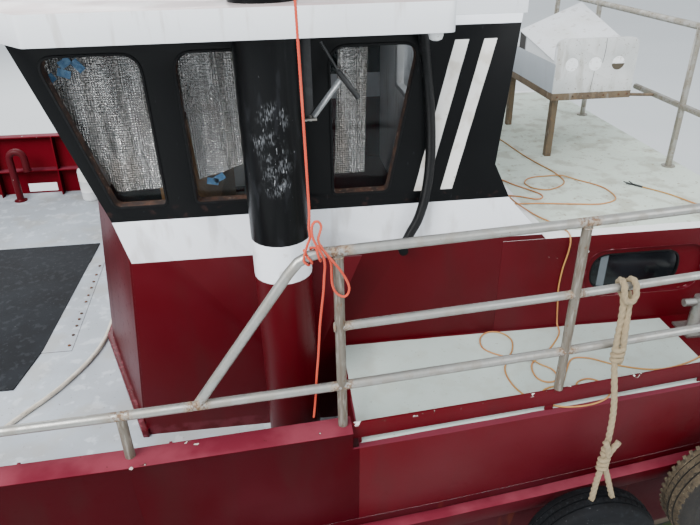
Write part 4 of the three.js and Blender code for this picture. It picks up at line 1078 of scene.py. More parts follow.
**********
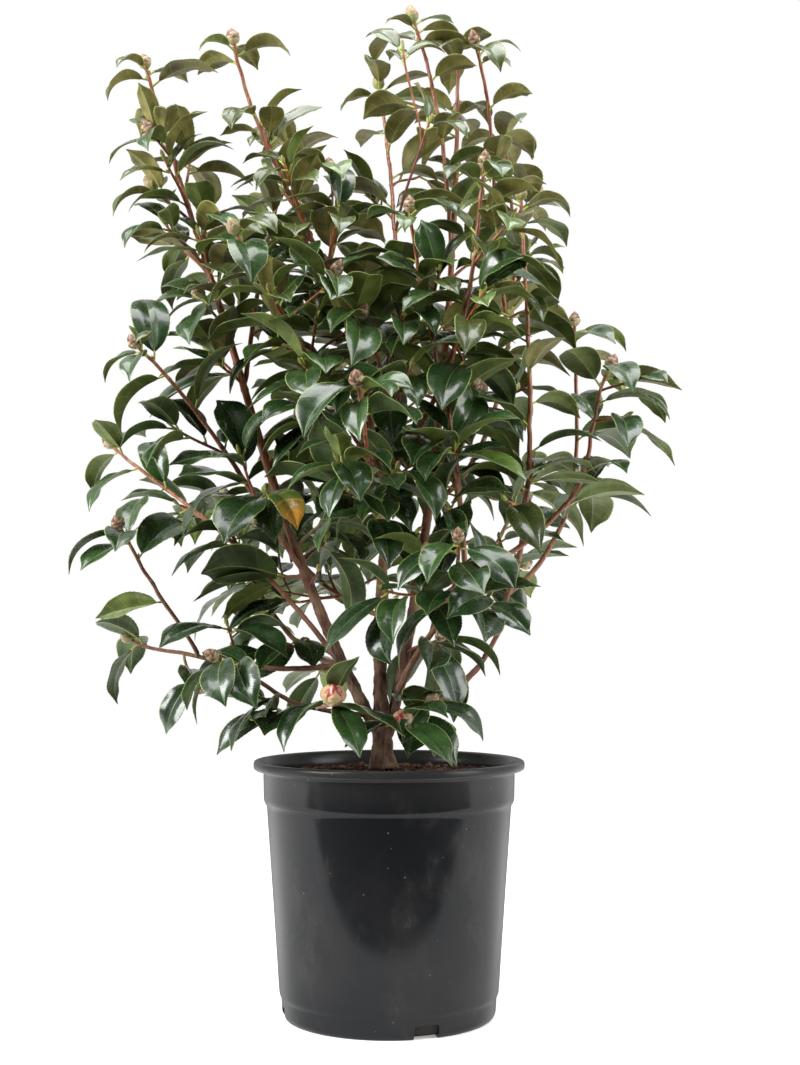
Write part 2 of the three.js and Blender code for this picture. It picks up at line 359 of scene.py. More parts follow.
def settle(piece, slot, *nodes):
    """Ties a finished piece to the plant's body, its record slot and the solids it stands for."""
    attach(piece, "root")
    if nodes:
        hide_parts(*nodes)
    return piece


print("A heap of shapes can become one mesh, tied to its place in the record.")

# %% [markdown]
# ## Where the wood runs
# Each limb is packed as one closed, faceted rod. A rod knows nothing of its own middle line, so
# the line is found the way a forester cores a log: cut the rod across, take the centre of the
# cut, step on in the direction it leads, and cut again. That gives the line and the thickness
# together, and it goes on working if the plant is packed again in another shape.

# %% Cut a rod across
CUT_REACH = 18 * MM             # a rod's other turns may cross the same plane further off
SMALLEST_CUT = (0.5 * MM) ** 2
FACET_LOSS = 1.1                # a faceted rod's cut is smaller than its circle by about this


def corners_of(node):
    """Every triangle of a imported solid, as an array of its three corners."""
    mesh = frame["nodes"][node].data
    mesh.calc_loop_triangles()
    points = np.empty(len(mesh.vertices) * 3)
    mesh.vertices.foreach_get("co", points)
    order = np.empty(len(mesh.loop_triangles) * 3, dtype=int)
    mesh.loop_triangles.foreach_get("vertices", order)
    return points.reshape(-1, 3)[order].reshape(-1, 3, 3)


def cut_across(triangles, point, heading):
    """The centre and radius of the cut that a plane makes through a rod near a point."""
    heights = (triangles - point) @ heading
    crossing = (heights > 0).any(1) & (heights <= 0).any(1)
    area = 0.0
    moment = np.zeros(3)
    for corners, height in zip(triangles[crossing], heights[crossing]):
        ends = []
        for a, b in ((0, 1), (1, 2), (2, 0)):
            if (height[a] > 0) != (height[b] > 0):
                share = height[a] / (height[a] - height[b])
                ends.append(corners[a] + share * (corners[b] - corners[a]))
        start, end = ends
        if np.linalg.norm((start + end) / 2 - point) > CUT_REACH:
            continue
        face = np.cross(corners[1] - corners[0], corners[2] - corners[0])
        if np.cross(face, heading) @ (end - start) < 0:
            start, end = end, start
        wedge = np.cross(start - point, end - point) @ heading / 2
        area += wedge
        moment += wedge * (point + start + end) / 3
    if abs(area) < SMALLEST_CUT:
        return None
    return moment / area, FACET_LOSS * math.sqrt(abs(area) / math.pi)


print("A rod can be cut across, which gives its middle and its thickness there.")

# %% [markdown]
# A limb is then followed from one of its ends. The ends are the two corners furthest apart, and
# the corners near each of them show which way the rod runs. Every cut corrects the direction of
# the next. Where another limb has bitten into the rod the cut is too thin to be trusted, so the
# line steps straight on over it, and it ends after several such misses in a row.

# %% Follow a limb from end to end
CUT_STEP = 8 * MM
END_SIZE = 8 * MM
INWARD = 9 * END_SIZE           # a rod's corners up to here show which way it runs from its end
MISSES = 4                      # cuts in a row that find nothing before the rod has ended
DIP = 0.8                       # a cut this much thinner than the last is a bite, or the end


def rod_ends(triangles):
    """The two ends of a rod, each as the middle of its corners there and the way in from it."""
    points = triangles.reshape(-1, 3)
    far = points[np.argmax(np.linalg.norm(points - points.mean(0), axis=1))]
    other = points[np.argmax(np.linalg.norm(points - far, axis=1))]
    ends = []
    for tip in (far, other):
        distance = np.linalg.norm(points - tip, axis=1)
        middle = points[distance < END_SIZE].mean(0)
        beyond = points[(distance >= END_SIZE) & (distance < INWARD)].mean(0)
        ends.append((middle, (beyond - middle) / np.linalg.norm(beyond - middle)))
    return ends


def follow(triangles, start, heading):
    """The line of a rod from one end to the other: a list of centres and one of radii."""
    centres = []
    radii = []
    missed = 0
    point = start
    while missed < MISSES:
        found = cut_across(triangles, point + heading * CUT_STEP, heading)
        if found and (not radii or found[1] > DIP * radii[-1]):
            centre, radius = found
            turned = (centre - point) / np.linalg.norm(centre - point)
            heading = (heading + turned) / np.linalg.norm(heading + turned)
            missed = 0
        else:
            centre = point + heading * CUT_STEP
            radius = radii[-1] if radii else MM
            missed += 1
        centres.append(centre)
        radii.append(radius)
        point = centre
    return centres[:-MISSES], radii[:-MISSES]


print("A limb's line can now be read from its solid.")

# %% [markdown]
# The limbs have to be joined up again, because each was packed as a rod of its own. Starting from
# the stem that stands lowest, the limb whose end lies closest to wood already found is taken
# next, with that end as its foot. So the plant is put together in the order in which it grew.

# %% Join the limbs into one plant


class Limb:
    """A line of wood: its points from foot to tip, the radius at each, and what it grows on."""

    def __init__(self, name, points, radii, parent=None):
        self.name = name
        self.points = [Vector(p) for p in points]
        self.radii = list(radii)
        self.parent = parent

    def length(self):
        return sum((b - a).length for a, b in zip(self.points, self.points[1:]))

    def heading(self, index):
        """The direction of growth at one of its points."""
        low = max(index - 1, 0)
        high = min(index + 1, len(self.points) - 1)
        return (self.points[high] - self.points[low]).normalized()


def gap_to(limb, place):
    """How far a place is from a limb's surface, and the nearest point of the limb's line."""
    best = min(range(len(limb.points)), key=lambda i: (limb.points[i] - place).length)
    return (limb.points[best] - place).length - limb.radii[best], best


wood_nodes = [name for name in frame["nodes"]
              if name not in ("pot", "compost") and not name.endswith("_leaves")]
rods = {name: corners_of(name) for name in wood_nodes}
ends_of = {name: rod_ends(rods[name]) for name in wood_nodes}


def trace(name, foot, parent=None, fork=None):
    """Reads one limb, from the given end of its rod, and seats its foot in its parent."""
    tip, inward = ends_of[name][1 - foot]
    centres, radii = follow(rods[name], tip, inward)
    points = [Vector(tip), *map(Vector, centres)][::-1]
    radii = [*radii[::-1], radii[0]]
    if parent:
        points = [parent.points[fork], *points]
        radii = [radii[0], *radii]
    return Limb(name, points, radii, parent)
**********
*What you have to do:* Take the listing above and repeat exactly the lines from the one containing "Write part 2" through the one containing "return piece", both included.

*Output for this task:*
Write part 2 of the three.js and Blender code for this picture. It picks up at line 359 of scene.py. More parts follow.
def settle(piece, slot, *nodes):
    """Ties a finished piece to the plant's body, its record slot and the solids it stands for."""
    attach(piece, "root")
    if nodes:
        hide_parts(*nodes)
    return piece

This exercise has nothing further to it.